* [Excerpted records]:
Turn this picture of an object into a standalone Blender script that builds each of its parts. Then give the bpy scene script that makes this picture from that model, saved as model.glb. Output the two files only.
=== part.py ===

--

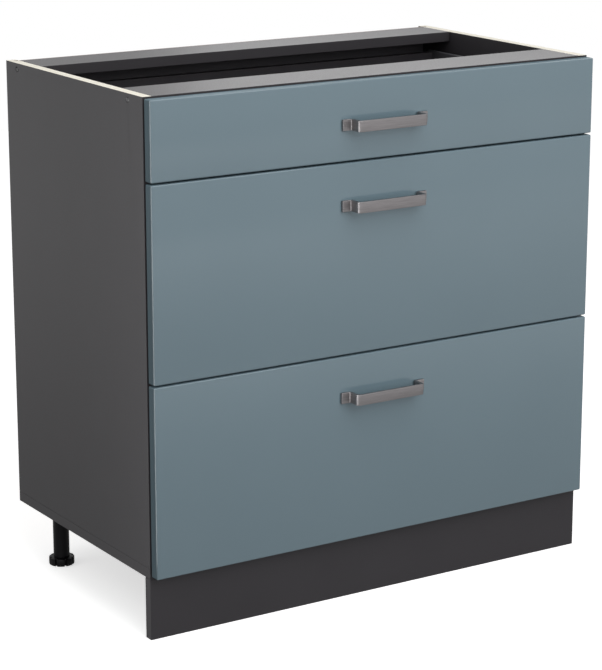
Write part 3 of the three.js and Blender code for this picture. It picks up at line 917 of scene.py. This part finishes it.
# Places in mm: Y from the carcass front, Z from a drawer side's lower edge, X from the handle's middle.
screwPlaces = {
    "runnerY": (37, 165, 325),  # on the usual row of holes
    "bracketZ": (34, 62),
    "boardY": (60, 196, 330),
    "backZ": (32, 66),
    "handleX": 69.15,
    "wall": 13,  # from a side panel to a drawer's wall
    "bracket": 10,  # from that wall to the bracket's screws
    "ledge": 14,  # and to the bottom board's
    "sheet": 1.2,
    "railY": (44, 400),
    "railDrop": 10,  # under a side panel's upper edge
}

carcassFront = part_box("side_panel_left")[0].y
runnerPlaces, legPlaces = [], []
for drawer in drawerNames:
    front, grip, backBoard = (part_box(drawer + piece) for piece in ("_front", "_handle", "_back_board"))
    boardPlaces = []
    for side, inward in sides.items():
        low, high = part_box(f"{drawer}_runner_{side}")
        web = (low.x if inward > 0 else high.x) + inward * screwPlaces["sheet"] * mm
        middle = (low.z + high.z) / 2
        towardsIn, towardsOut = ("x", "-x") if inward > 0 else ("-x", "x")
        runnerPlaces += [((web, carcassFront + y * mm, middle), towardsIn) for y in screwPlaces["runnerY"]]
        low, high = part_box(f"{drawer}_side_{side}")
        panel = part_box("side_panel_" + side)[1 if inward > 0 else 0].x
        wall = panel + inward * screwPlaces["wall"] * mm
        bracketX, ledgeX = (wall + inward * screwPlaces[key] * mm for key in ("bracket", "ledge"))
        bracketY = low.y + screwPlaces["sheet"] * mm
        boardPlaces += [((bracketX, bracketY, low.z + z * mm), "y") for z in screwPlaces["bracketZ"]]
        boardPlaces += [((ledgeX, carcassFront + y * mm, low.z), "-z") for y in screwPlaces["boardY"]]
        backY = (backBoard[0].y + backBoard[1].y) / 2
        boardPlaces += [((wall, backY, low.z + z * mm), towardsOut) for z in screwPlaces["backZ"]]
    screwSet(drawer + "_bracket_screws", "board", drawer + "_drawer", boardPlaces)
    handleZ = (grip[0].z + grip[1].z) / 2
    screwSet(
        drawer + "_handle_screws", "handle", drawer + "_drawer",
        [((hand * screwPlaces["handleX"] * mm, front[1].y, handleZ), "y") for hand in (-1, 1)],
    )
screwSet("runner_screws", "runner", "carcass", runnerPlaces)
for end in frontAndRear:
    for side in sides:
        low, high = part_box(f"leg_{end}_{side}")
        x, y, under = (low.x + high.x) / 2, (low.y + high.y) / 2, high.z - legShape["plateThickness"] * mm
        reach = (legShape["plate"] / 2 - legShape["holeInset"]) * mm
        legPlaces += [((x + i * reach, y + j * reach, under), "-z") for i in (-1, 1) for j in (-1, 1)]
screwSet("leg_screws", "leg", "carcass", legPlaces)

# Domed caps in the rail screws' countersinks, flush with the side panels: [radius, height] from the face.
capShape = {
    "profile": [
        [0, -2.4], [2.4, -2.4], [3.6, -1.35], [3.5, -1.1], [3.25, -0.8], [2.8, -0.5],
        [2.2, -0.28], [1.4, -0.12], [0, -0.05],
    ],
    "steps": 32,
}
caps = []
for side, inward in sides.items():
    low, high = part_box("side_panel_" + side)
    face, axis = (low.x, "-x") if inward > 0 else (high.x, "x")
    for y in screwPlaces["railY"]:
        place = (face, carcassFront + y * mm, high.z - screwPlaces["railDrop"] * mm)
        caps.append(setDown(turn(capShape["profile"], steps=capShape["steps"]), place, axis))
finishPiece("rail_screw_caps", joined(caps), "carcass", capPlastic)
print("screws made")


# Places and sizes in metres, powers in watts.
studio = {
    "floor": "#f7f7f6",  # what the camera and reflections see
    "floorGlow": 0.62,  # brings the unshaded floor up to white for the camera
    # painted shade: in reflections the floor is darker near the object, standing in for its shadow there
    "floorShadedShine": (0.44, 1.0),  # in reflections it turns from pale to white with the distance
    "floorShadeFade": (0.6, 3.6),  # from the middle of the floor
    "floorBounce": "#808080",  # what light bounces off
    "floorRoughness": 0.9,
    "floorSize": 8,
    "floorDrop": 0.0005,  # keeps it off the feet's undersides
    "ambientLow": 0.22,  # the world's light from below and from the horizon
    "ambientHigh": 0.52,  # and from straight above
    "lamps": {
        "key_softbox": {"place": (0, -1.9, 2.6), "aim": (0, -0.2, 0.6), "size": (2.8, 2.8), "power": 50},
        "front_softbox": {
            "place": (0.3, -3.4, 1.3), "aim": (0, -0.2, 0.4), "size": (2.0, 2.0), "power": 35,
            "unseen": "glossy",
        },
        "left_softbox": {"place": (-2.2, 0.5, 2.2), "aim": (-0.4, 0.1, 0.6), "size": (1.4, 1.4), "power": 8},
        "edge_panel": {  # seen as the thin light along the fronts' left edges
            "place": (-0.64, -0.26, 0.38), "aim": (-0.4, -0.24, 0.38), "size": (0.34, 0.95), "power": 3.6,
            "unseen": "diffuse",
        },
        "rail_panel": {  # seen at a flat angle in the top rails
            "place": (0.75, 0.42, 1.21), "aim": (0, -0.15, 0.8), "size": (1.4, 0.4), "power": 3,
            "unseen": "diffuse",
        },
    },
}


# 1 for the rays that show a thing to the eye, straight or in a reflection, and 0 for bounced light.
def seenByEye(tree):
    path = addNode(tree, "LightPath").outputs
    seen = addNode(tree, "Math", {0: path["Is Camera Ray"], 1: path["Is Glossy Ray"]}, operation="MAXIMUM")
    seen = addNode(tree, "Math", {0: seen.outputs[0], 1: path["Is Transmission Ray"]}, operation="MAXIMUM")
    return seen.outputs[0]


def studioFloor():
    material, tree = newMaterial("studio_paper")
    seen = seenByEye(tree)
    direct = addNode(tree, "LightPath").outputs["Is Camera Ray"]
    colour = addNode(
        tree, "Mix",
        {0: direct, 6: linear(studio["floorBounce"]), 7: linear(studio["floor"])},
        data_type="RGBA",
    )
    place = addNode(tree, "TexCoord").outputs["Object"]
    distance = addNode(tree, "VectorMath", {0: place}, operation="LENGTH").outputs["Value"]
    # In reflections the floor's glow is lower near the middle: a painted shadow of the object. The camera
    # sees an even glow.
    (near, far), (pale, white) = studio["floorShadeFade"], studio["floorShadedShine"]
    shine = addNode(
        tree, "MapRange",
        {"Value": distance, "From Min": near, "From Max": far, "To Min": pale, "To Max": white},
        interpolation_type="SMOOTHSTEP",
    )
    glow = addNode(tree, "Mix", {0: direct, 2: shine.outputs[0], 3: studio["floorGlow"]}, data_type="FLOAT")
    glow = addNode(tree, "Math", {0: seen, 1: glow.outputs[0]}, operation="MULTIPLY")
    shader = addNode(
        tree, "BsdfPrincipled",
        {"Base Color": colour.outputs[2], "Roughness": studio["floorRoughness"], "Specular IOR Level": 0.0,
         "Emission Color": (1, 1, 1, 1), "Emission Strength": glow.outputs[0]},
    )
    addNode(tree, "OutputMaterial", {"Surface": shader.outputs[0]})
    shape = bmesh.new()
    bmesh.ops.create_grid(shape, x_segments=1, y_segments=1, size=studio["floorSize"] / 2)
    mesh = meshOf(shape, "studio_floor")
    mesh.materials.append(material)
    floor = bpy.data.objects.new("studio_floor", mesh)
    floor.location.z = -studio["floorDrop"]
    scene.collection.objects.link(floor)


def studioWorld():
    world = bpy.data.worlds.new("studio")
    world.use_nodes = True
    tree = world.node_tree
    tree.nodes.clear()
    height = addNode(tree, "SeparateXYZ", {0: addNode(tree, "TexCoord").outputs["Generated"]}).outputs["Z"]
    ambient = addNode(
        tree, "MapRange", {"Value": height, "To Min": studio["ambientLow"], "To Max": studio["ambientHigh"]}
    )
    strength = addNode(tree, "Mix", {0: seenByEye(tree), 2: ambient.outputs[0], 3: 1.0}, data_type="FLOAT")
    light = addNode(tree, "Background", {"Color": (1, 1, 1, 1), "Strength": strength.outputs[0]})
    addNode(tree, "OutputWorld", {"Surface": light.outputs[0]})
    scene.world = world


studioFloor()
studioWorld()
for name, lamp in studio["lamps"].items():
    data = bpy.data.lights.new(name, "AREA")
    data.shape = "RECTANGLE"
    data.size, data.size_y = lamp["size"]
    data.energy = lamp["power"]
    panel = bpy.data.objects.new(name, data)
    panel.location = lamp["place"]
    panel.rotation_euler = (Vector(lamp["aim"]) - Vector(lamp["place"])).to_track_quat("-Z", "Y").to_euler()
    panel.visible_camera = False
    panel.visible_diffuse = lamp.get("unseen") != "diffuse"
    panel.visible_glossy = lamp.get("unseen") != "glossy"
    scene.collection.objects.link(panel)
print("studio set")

* [Exercise prompt]:
Find "inward". Copy every line it occurs in.

* [Reply to the exercise]:
    for side, inward in sides.items():
        web = (low.x if inward > 0 else high.x) + inward * screwPlaces["sheet"] * mm
        towardsIn, towardsOut = ("x", "-x") if inward > 0 else ("-x", "x")
        panel = part_box("side_panel_" + side)[1 if inward > 0 else 0].x
        wall = panel + inward * screwPlaces["wall"] * mm
        bracketX, ledgeX = (wall + inward * screwPlaces[key] * mm for key in ("bracket", "ledge"))
for side, inward in sides.items():
    face, axis = (low.x, "-x") if inward > 0 else (high.x, "x")